This feature allows you to import ONNX pipeline models. An ONNX pipeline model is an embedding model that takes text as input and generates embeddings as output. The core of a text embedding model is a neural network model expressed in ONNX format or similar (hereafter referred to as the core model). However, to perform text embedding (vectorization), not only the core model is needed, but also preprocessing such as tokenization and post-processing such as pooling. There are various methods for tokenization and pooling, but they are not independent of the core model and need to be used in combination as intended by the developer. Fujitsu Enterprise Postgres uses a model called the ONNX pipeline model, which consolidates the entire pipeline process for performing text embedding into a single ONNX format file. The specifications for ONNX pipeline models that can be imported with this feature are defined as "5.2.6.1 Database-side Model Specifications".
You can use a model with the following specifications as an embedded model.
Item | Constraint | Remarks |
|---|---|---|
Model format | ONNX format | |
Model type (semantics) | Inference Model (Stateless Model) | It is not a learning model (not a stateful model). |
Input tensor | 1-dimensional tensor of STRING type. It may optionally have an additional dimension for batch processing. It should not require any other inputs (without default values). | |
Output tensor | 1-dimensional tensor of FLOAT16 type.
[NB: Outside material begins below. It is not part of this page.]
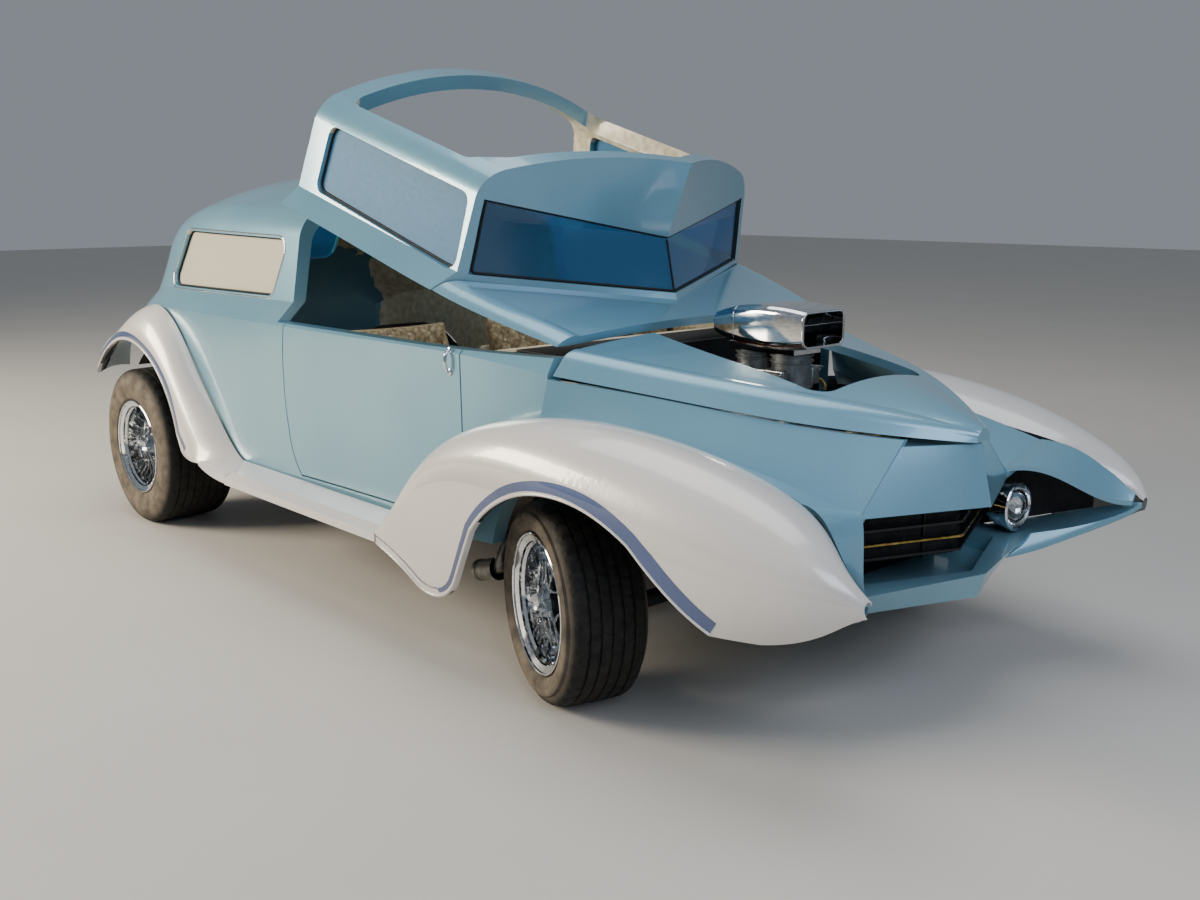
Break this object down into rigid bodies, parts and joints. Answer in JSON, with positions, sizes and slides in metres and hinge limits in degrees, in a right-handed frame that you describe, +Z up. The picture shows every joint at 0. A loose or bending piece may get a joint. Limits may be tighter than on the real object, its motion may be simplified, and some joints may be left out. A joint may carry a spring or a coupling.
{
  "type": "bubble canopy hot rod car",
  "caption": "Low show car with a flip-up canopy with open roof, closed pontoon fenders, a shark nose, open engine scoop and deep chrome wheels; canopy, hood, doors, steering and wheels move.",
  "frame": {"origin": "on the ground, under the middle of the car's box", "axes": "+X forward along the car, +Y to the car's left, +Z up"},
  "size_m": [4.2865, 1.901, 1.9434],
  "materials": {
    "body_paint": "gloss metallic",
    "fender_paint": "gloss pearl",
    "blue_plexi": "clear blue",
    "chrome": "polished",
    "tyre_rubber": "worn",
    "black_steel": "satin",
    "cast_metal": "painted casting",
    "radiator_metal": "satin",
    "pipe_steel": "dull",
    "cream_leather": "sewn",
    "dash_paint": "gloss metallic",
    "wheel_rim_grip": "gloss",
    "headlamp_glass": "clear",
    "red_lens": "gloss"
  },
  "bodies": {
    "chassis": {"air_scoop": "chrome", "back_glass": "blue_plexi", "body_shell": "body_paint", "dashboard": "dash_paint", "engine_block": "cast_metal", "exhaust_pipes": "pipe_steel", "firewall": "black_steel", "floor_pan": "black_steel", "frame": "black_steel", "front_axle": "black_steel", "front_fender_left": "fender_paint", "front_fender_right": "fender_paint", "grille_bars": "chrome", "headlight_left": "headlamp_glass", "headlight_right": "headlamp_glass", "intake": "cast_metal", "lower_pan": "body_paint", "nose_shell": "body_paint", "quarter_glass": "blue_plexi", "radiator": "radiator_metal", "rear_axle": "black_steel", "rear_fender_left": "fender_paint", "rear_fender_right": "fender_paint", "running_board_left": "fender_paint", "running_board_right": "fender_paint", "seats": "cream_leather", "steering_wheel": "wheel_rim_grip", "tail_lamps": "red_lens", "valve_covers": "chrome", "wheel_tubs": "black_steel"},
    "canopy": {"canopy_shell": "body_paint", "canopy_side_glass": "blue_plexi", "windshield": "blue_plexi"},
    "hood": {"hood": "body_paint"},
    "door_left": {"door_left": "body_paint"},
    "door_right": {"door_right": "body_paint"},
    "knuckle_left": {"knuckle_left": "black_steel"},
    "knuckle_right": {"knuckle_right": "black_steel"},
    "wheel_front_left": {"front_wheel_left": "chrome", "front_tyre_left": "tyre_rubber"},
    "wheel_front_right": {"front_wheel_right": "chrome", "front_tyre_right": "tyre_rubber"},
    "wheel_rear_left": {"rear_wheel_left": "chrome", "rear_tyre_left": "tyre_rubber"},
    "wheel_rear_right": {"rear_wheel_right": "chrome", "rear_tyre_right": "tyre_rubber"}
  },
  "joints": [
    {"name": "canopy_lift", "type": "hinge", "parent": "chassis", "child": "canopy", "pos_m": [1.047, 0, 0.995], "axis": [0, 1, 0], "range_deg": [-16, 29]},
    {"name": "hood_lift", "type": "hinge", "parent": "chassis", "child": "hood", "pos_m": [1.985, 0, 0.806], "axis": [0, 1, 0], "range_deg": [0, 50]},
    {"name": "door_left_swing", "type": "hinge", "parent": "chassis", "child": "door_left", "pos_m": [-0.492, 0.785, 0.7], "axis": [0, 0, 1], "range_deg": [0, 65]},
    {"name": "door_right_swing", "type": "hinge", "parent": "chassis", "child": "door_right", "pos_m": [-0.492, -0.785, 0.7], "axis": [0, 0, -1], "range_deg": [0, 65]},
    {"name": "steer_left", "type": "hinge", "parent": "chassis", "child": "knuckle_left", "pos_m": [1.135, 0.61, 0.303], "axis": [0, 0, 1], "range_deg": [-8, 48]},
    {"name": "steer_right", "type": "hinge", "parent": "chassis", "child": "knuckle_right", "pos_m": [1.135, -0.61, 0.303], "axis": [0, 0, 1], "range_deg": [-8, 48]},
    {"name": "wheel_front_left_spin", "type": "hinge", "parent": "knuckle_left", "child": "wheel_front_left", "pos_m": [1.17446, 0.71961, 0.303], "axis": [0.3387, 0.9409, 0], "continuous": true},
    {"name": "wheel_rear_left_spin", "type": "hinge", "parent": "chassis", "child": "wheel_rear_left", "pos_m": [-1.71, 0.7165, 0.351], "axis": [0, 1, 0], "continuous": true},
    {"name": "wheel_front_right_spin", "type": "hinge", "parent": "knuckle_right", "child": "wheel_front_right", "pos_m": [1.09554, -0.71961, 0.303], "axis": [0.3387, 0.9409, 0], "continuous": true},
    {"name": "wheel_rear_right_spin", "type": "hinge", "parent": "chassis", "child": "wheel_rear_right", "pos_m": [-1.71, -0.7165, 0.351], "axis": [0, 1, 0], "continuous": true}
  ],
  "couplings": [
    {"joint": "steer_right", "follows": "steer_left", "ratio": 1}
  ]
}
It may optionally have an additional dimension for batch processing. | Because the vector type in Fujitsu Enterprise Postgres is a single-precision floating-point type. |
Operator set and operator | Only operators included in the following domain/version operator sets should be used. ai.onnx: Version X to Y ai.onnx.ml: Version X to Y (Operators provided by onnxruntime-extensions) Ensure that the versions of ai.onnx and ai.onnx.ml are supported by the ONNX Runtime that the Triton server uses as its backend. | Even if the conditions are met, operators not provided by onnxruntime's CPUProvider cannot be used. |
Model size | 4TB or less |